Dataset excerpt

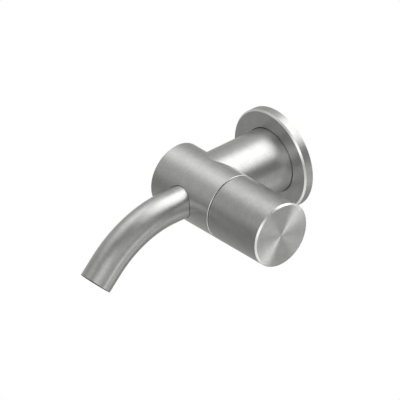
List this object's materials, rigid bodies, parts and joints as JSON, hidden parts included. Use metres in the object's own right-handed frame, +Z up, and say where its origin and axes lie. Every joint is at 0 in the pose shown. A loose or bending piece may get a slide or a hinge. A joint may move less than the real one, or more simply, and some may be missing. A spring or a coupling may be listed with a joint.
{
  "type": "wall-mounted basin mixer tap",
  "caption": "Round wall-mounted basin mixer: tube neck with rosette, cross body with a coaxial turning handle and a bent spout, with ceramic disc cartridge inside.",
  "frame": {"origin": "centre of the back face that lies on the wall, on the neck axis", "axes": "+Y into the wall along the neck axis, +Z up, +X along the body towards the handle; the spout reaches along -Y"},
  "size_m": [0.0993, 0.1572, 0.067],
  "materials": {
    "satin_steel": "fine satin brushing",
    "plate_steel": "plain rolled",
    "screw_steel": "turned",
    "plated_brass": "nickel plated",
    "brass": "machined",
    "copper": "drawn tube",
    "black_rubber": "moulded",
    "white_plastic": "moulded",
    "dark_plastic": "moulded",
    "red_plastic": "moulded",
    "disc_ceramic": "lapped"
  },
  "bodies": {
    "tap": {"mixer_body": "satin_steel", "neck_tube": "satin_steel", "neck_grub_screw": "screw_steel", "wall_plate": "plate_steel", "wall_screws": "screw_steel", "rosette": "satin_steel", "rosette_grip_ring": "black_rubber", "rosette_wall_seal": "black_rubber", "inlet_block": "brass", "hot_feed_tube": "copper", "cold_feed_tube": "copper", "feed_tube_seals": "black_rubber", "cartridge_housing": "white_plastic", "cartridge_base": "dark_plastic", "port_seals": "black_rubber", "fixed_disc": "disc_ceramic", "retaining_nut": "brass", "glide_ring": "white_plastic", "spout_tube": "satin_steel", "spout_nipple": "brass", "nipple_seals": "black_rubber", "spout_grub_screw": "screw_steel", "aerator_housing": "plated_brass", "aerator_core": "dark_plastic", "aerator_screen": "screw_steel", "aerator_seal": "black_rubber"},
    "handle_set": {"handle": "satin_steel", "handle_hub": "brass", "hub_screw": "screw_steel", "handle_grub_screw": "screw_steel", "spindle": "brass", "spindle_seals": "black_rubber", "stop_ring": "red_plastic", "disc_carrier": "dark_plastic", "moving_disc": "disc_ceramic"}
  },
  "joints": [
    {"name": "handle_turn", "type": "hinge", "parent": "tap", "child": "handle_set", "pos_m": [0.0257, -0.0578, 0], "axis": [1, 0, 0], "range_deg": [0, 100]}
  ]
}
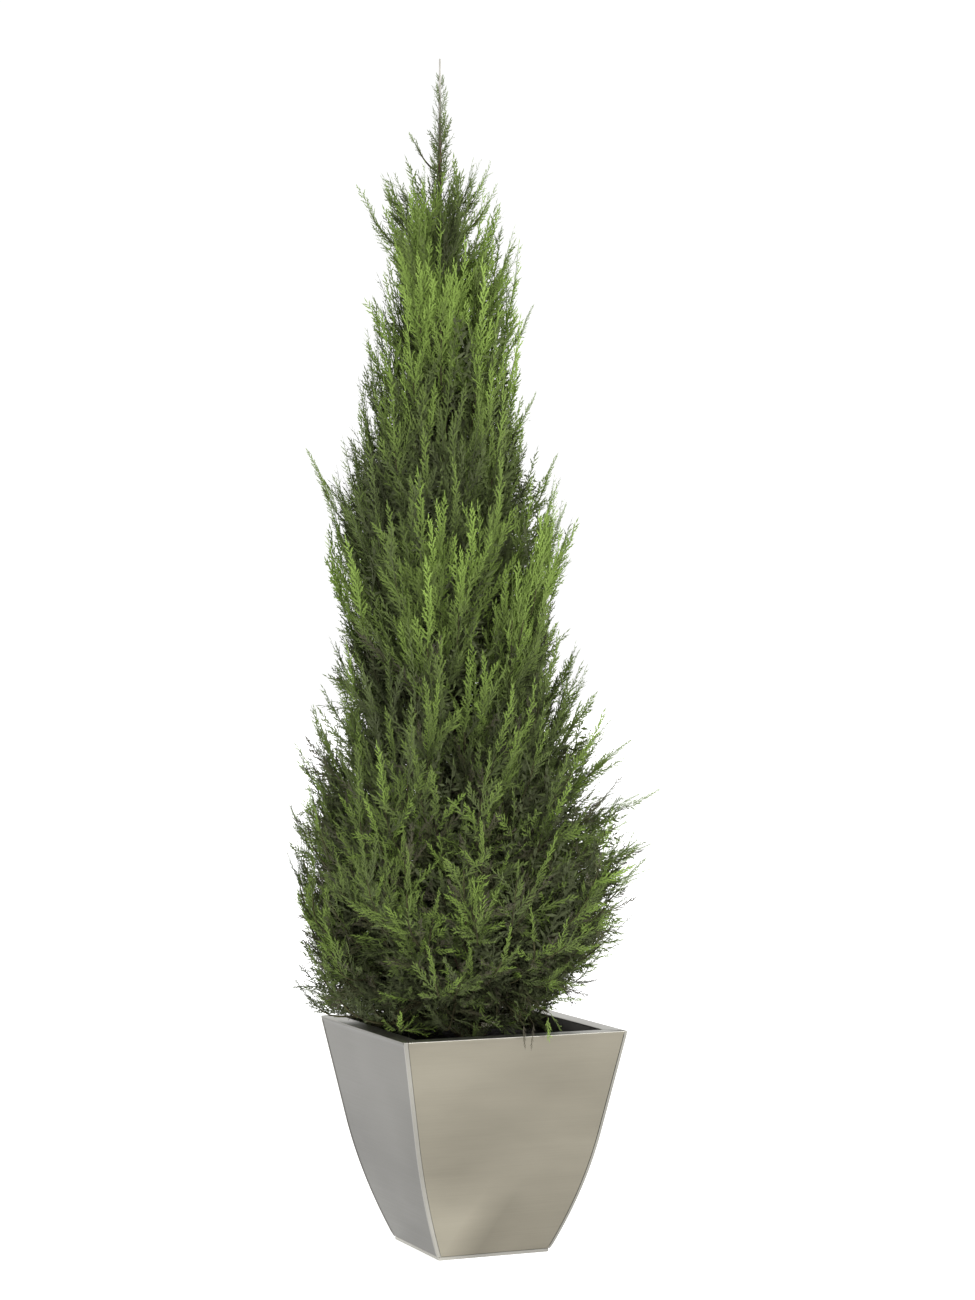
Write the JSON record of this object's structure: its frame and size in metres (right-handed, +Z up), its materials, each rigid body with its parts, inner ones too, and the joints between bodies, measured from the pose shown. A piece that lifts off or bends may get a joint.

• _Problem description_:
From the data above, copy out every line with the string "axes" in it.

• _Solved problem_:
List this object's materials, rigid bodies, parts and joints as JSON, hidden parts included. Use metres in the object's own right-handed frame, +Z up, and say where its origin and axes lie. Every joint is at 0 in the pose shown. A loose or bending piece may get a slide or a hinge. A joint may move less than the real one, or more simply, and some may be missing. A spring or a coupling may be listed with a joint.
  "frame": {"origin": "centre of the back face that lies on the wall, on the neck axis", "axes": "+Y into the wall along the neck axis, +Z up, +X along the body towards the handle; the spout reaches along -Y"},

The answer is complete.